His comments upset many people, and American team-mates including Michael Bradley, Bedoya, Darlington Nagbe and Sacha Kljestan spoke out against the executive order.
A couple of months removed from the incident, Cameron—who has a sleeve tattoo that depicts "how proud I am to be American"—no longer tweets about politics, but he wouldn't change his answer either.
"I was asked a question and it opened a can of worms," he says. "It was set up to fail. [Wahl] knew I was more conservative than liberal, but the way the piece was written, it set me up in a negative connotation. Immediately, readers were like, 'This is not good.' But if you actually read the quote and what I said, it wasn't like that."

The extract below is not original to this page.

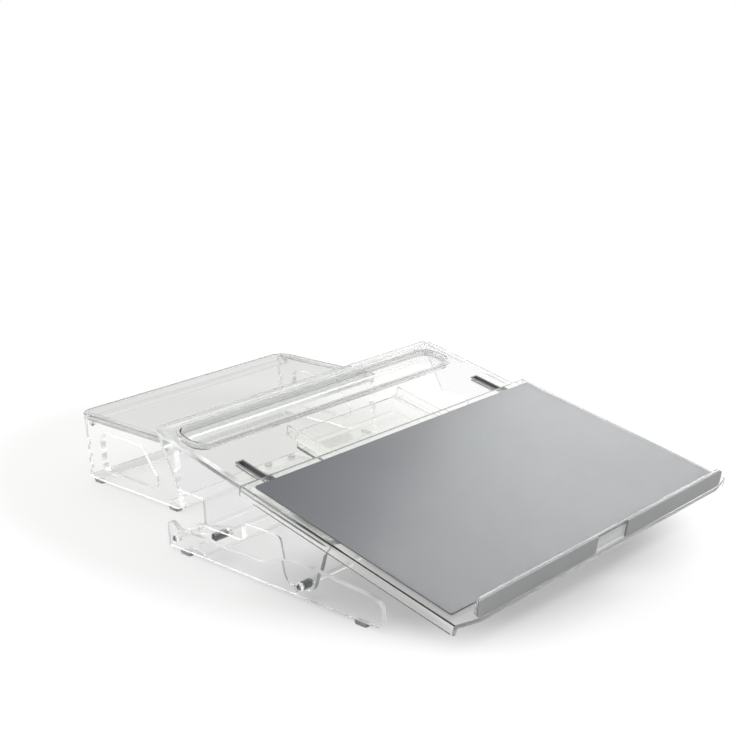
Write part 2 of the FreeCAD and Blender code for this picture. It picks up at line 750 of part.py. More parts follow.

I don't agree with Cameron's view. To me, Wahl's piece reads straightforward. Cameron knew he was wading into a contentious issue when he answered the question.
But Cameron didn't deserve the death threats and vitriol aimed at him after he spoke his mind. No one does.
He and Bedoya, perhaps the team's most outspoken liberal, have spirited debates. "I've definitely changed his mind about a couple of things and maybe given him a bit more perspective," the Philadelphia Union midfielder says.
For Cameron, the future is now, and the future is bright. In late May, he signed a two-year deal with Stoke that will keep him with the club through 2020. He's on the short list of most successful American players ever in the EPL. "My play speaks for itself," he says. "If there were other Americans who were good enough to be playing over here, they'd be here."
Does he think he's proved that he's good enough? "100 percent."
Cameron in 2017 has a simple life, the one he's always wanted. There's his dog, his starting spot in the position he prefers with his club team, and his major role with the national team of the country he loves.
He's come a long way from Attleboro, Massachusetts. And yet, as his dad constantly tells him, Cameron is still that same kid he was 25 years ago: "Every time I go visit him I remind him that we're still doing what we were doing when he was six years old: getting up on the weekends and going to games."
All quotes and information obtained firsthand unless otherwise indicated.